[start]

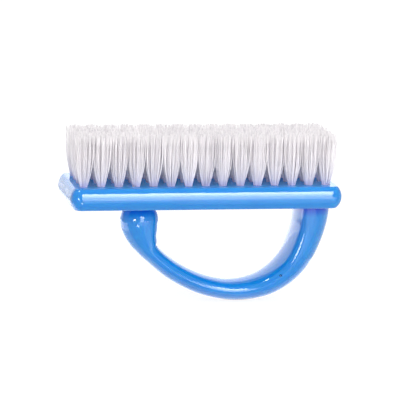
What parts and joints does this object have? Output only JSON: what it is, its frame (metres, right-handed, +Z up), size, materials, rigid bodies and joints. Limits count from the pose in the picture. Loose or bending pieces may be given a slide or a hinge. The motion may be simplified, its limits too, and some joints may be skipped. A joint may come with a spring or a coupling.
{
  "type": "nail brush",
  "caption": "Nail brush with a rounded flat back, a hooked finger handle ending in a round knob, and upright bristle tufts set in holes and held by flat wire anchors.",
  "frame": {"origin": "under the middle of the back, level with the handle's lowest point", "axes": "+X along the back towards the handle's root, +Y across the back, +Z up from the handle towards the bristle tips"},
  "size_m": [0.094, 0.0328, 0.0598],
  "materials": {
    "blue_plastic": "gloss",
    "white_bristle": "translucent satin",
    "anchor_wire": "satin"
  },
  "bodies": {
    "root": {"back_with_handle": "blue_plastic", "tuft_rank_01": "white_bristle", "tuft_rank_02": "white_bristle", "tuft_rank_03": "white_bristle", "tuft_rank_04": "white_bristle", "tuft_rank_05": "white_bristle", "tuft_rank_06": "white_bristle", "tuft_rank_07": "white_bristle", "tuft_rank_08": "white_bristle", "tuft_rank_09": "white_bristle", "tuft_rank_10": "white_bristle", "tuft_rank_11": "white_bristle", "tuft_rank_12": "white_bristle", "tuft_rank_13": "white_bristle", "tuft_rank_14": "white_bristle", "tuft_rank_15": "white_bristle", "anchor_rank_01": "anchor_wire", "anchor_rank_02": "anchor_wire", "anchor_rank_03": "anchor_wire", "anchor_rank_04": "anchor_wire", "anchor_rank_05": "anchor_wire", "anchor_rank_06": "anchor_wire", "anchor_rank_07": "anchor_wire", "anchor_rank_08": "anchor_wire", "anchor_rank_09": "anchor_wire", "anchor_rank_10": "anchor_wire", "anchor_rank_11": "anchor_wire", "anchor_rank_12": "anchor_wire", "anchor_rank_13": "anchor_wire", "anchor_rank_14": "anchor_wire", "anchor_rank_15": "anchor_wire"}
  },
  "joints": []
}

[end]

Directions:
Lines containing the string "bodies" are to be selected and copied.

Final result:
What parts and joints does this object have? Output only JSON: what it is, its frame (metres, right-handed, +Z up), size, materials, rigid bodies and joints. Limits count from the pose in the picture. Loose or bending pieces may be given a slide or a hinge. The motion may be simplified, its limits too, and some joints may be skipped. A joint may come with a spring or a coupling.
  "bodies": {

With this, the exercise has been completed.